[pypy-svn] extradoc extradoc: reshuffle some stuff, kill one of the traces
cfbolz
commits-noreply at bitbucket.org
Thu Mar 24 23:04:05 CET 2011
Author: Carl Friedrich Bolz <cfbolz at gmx.de>
Branch: extradoc
Changeset: r3397:5f81dd1eaa24
Date: 2011-03-24 16:46 +0100
http://bitbucket.org/pypy/extradoc/changeset/5f81dd1eaa24/
Log: reshuffle some stuff, kill one of the traces
diff --git a/talk/icooolps2011/paper.tex b/talk/icooolps2011/paper.tex
--- a/talk/icooolps2011/paper.tex
+++ b/talk/icooolps2011/paper.tex
@@ -55,6 +55,7 @@
\setlength{\topsep} {0 pt} }}% the end stuff
{\end{list}}
+\definecolor{gray}{rgb}{0.5,0.5,0.5}
\begin{document}
@@ -94,35 +95,29 @@
of the programs running on their interpreters?
-%___________________________________________________________________________
-\section{The PyPy Project}
+\section{Background}
+\label{sec:Background}
+
+\subsection{The PyPy Project}
\label{sect:pypy}
-XXX
-\cite{armin_rigo_pypys_2006}
-
-
-%___________________________________________________________________________
-\section{Tracing JIT Compilers}
-\label{sect:tracing}
-
-XXX
-
-%___________________________________________________________________________
-\section{Controlling The Extent of Tracing}
-
-
-\subsection{Background}
-
-First, let's recap some basics: PyPy's approach to implementing dynamic
+PyPy's approach to implementing dynamic
languages is to write an interpreter for
the language in RPython. This interpreter can be translated to C and then
further to machine code. The interpreter consists of code in the form of a
large number of generated C functions and some data. Similarly, the user
program consists of functions in the language the interpreter executes.

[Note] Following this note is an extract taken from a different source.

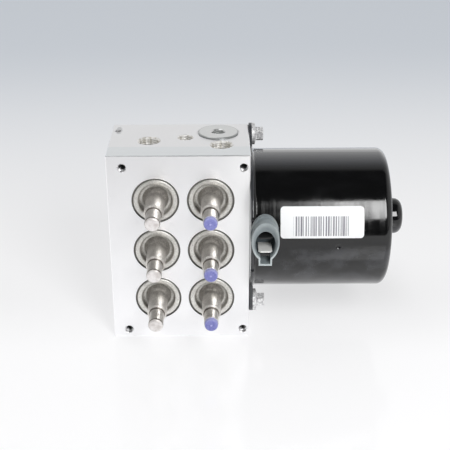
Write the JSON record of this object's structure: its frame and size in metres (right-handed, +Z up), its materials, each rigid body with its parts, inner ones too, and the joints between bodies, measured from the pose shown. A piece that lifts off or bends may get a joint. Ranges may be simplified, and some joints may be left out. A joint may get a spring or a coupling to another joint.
{
  "type": "abs brake module",
  "caption": "Anti-lock brake pressure modulator: aluminium valve block with solenoid valve stems and an electric pump motor on its side.",
  "frame": {"origin": "centre of the valve block's bottom face", "axes": "+X from the block along the motor's axis, -Y out of the valve face, +Z up to the top ports"},
  "size_m": [0.187, 0.1109, 0.1287],
  "materials": {
    "aluminium": "satin",
    "steel": "satin",
    "zinc_steel": "satin",
    "can_paint": "gloss",
    "socket_plastic": "matte",
    "copper": "satin",
    "magnet": "matte",
    "rubber": "matte",
    "label": "matte"
  },
  "bodies": {
    "housing": {"accumulator_covers": "zinc_steel", "accumulator_spring_left": "steel", "accumulator_spring_right": "steel", "ball_plugs": "steel", "brush_card": "socket_plastic", "brush_spring_lower": "steel", "brush_spring_upper": "steel", "can_label": "label", "connector_blades": "copper", "damper_plug": "aluminium", "dump_valve_body_1": "steel", "dump_valve_body_2": "steel", "dump_valve_body_3": "steel", "dump_valve_sleeve_1": "steel", "dump_valve_sleeve_2": "steel", "dump_valve_sleeve_3": "steel", "dump_valve_spring_1": "steel", "dump_valve_spring_2": "steel", "dump_valve_spring_3": "steel", "field_magnets": "magnet", "isolation_valve_body_1": "steel", "isolation_valve_body_2": "steel", "isolation_valve_body_3": "steel", "isolation_valve_sleeve_1": "steel", "isolation_valve_sleeve_2": "steel", "isolation_valve_sleeve_3": "steel", "isolation_valve_spring_1": "steel", "isolation_valve_spring_2": "steel", "isolation_valve_spring_3": "steel", "motor_bearings": "steel", "motor_bolts": "zinc_steel", "motor_can": "can_paint", "motor_end_plate": "zinc_steel", "plug_seals": "rubber", "pump_plug": "aluminium", "pump_sleeves": "steel", "pump_spring_back": "steel", "pump_spring_front": "steel", "valve_block": "aluminium", "valve_seals": "rubber"},
    "rotor": {"motor_shaft": "steel", "armature_core": "zinc_steel", "armature_windings": "copper", "commutator": "copper"},
    "eccentric_ring_body": {"eccentric_ring": "steel"},
    "pump_front": {"pump_piston_front": "steel"},
    "pump_back": {"pump_piston_back": "steel"},
    "isolation_armature_1": {"isolation_valve_armature_1": "steel"},
    "isolation_armature_2": {"isolation_valve_armature_2": "steel"},
    "isolation_armature_3": {"isolation_valve_armature_3": "steel"},
    "dump_armature_1": {"dump_valve_armature_1": "steel"},
    "dump_armature_2": {"dump_valve_armature_2": "steel"},
    "dump_armature_3": {"dump_valve_armature_3": "steel"},
    "accumulator_left": {"accumulator_piston_left": "aluminium", "accumulator_seal_left": "rubber"},
    "accumulator_right": {"accumulator_piston_right": "aluminium", "accumulator_seal_right": "rubber"},
    "brush_upper_body": {"brush_upper": "magnet"},
    "brush_lower_body": {"brush_lower": "magnet"}
  },
  "joints": [
    {"name": "rotor_spin", "type": "hinge", "parent": "housing", "child": "rotor", "pos_m": [0.044, 0, 0.0727], "axis": [1, 0, 0], "continuous": true},
    {"name": "ring_spin", "type": "hinge", "parent": "rotor", "child": "eccentric_ring_body", "pos_m": [0.0361, 0, 0.0739], "axis": [1, 0, 0], "continuous": true},
    {"name": "pump_stroke_front", "type": "slide", "parent": "housing", "child": "pump_front", "axis": [0, 1, 0], "range_m": [0, 0.0012]},
    {"name": "pump_stroke_back", "type": "slide", "parent": "housing", "child": "pump_back", "axis": [0, -1, 0], "range_m": [0, 0.0012]},
    {"name": "isolation_lift_1", "type": "slide", "parent": "housing", "child": "isolation_armature_1", "axis": [0, 1, 0], "range_m": [0, 0.0004], "stiffness_N_per_m": 1000, "springref_m": -0.002},
    {"name": "isolation_lift_2", "type": "slide", "parent": "housing", "child": "isolation_armature_2", "axis": [0, 1, 0], "range_m": [0, 0.0004], "stiffness_N_per_m": 1000, "springref_m": -0.002},
    {"name": "isolation_lift_3", "type": "slide", "parent": "housing", "child": "isolation_armature_3", "axis": [0, 1, 0], "range_m": [0, 0.0004], "stiffness_N_per_m": 1000, "springref_m": -0.002},
    {"name": "dump_lift_1", "type": "slide", "parent": "housing", "child": "dump_armature_1", "axis": [0, -1, 0], "range_m": [0, 0.0004], "stiffness_N_per_m": 1000, "springref_m": -0.002},
    {"name": "dump_lift_2", "type": "slide", "parent": "housing", "child": "dump_armature_2", "axis": [0, -1, 0], "range_m": [0, 0.0004], "stiffness_N_per_m": 1000, "springref_m": -0.002},
    {"name": "dump_lift_3", "type": "slide", "parent": "housing", "child": "dump_armature_3", "axis": [0, -1, 0], "range_m": [0, 0.0004], "stiffness_N_per_m": 1000, "springref_m": -0.002},
    {"name": "accumulator_stroke_left", "type": "slide", "parent": "housing", "child": "accumulator_left", "axis": [0, 0, -1], "range_m": [0, 0.008], "stiffness_N_per_m": 800, "springref_m": -0.003, "deforming": ["accumulator_spring_left"]},
    {"name": "accumulator_stroke_right", "type": "slide", "parent": "housing", "child": "accumulator_right", "axis": [0, 0, -1], "range_m": [0, 0.008], "stiffness_N_per_m": 800, "springref_m": -0.003, "deforming": ["accumulator_spring_right"]},
    {"name": "brush_slide_upper", "type": "slide", "parent": "housing", "child": "brush_upper_body", "axis": [0, 0, 1], "range_m": [0, 0.004], "stiffness_N_per_m": 200, "springref_m": -0.003, "deforming": ["brush_spring_upper"]},
    {"name": "brush_slide_lower", "type": "slide", "parent": "housing", "child": "brush_lower_body", "axis": [0, 0, -1], "range_m": [0, 0.004], "stiffness_N_per_m": 200, "springref_m": -0.003, "deforming": ["brush_spring_lower"]}
  ]
}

-XXX As was explained in a \href{http://morepypy.blogspot.com/2009/03/applying-tracing-jit-to-interpreter.html}{blog post} and a \href{http://codespeak.net/svn/pypy/extradoc/talk/icooolps2009/bolz-tracing-jit.pdf}{paper} two years ago, PyPy's JIT is a
-meta-tracer. Since we want to re-use our tracer for a variety of languages, we
+XXX \cite{armin_rigo_pypys_2006}
+
+
+%___________________________________________________________________________
+\subsection{PyPy's Meta-Tracing JIT Compilers}
+\label{sect:tracing}
+
+
+PyPy's JIT is a meta-tracer \cite{bolz_tracing_2009}. Since we want to re-use
+our tracer for a variety of languages, we
don't trace the execution of the user program, but instead trace the execution
of the \emph{interpreter} that is running the program. This means that the traces
don't contain the bytecodes of the language in question, but RPython-level
@@ -148,25 +143,13 @@
of the interpreter. However, the extent of the trace is determined by the loops
in the user program.
-
-
-\section{Controlling Optimization}
-
-The last section described how to control the
-extent of tracing. In this section we will describe how to add hints that
-influence the optimizer. If applied correctly these techniques can give
-really big speedups by pre-computing parts of what happens at runtime. On the other
-hand, if applied incorrectly they might lead to code bloat, thus making the
-resulting program actually slower.
-
-
-
-\subsection{Background}
+\subsection{Optimizing Traces}
+\label{sub:optimizing}
Before sending the trace to the backend to produce actual machine code, it is
optimized. The optimizer applies a number of techniques to remove or reduce
-the number of operations: most of these are well known \href{http://en.wikipedia.org/wiki/Compiler_optimization\#Optimization_techniques}{compiler optimization
-techniques}, with the difference that it is easier to apply them in a tracing
+the number of operations: most of these are well known compiler optimization
+techniques, with the difference that it is easier to apply them in a tracing
JIT because it only has to deal with linear traces. Among the techniques:
%
\begin{itemize}
@@ -181,11 +164,22 @@
of the interpreter with these optimizations in mind the traces that are produced
by the optimizer can be vastly improved.
-In this section we describe two hints that allow the interpreter author to
-increase the optimization opportunities for constant folding. For constant
-folding to work, two conditions need
-to be met:
-%
+
+% section Background (end)
+%___________________________________________________________________________
+
+
+\section{Controlling Optimization}
+
+In this section we will describe how to add two hints that allow the
+interpreter author to increase the optimization opportunities for constant
+folding. If applied correctly these techniques can give really big speedups by
+pre-computing parts of what happens at runtime. On the other
+hand, if applied incorrectly they might lead to code bloat, thus making the
+resulting program actually slower.
+
+For constant folding to work, two conditions need to be met:
+
\begin{itemize}
\item the arguments of an operation actually need to all be constant,
i.e. statically known by the optimizer
@@ -198,9 +192,6 @@
interpreter author can apply \textbf{hints} to improve the optimization
opportunities. There is one kind of hint for both of the conditions above.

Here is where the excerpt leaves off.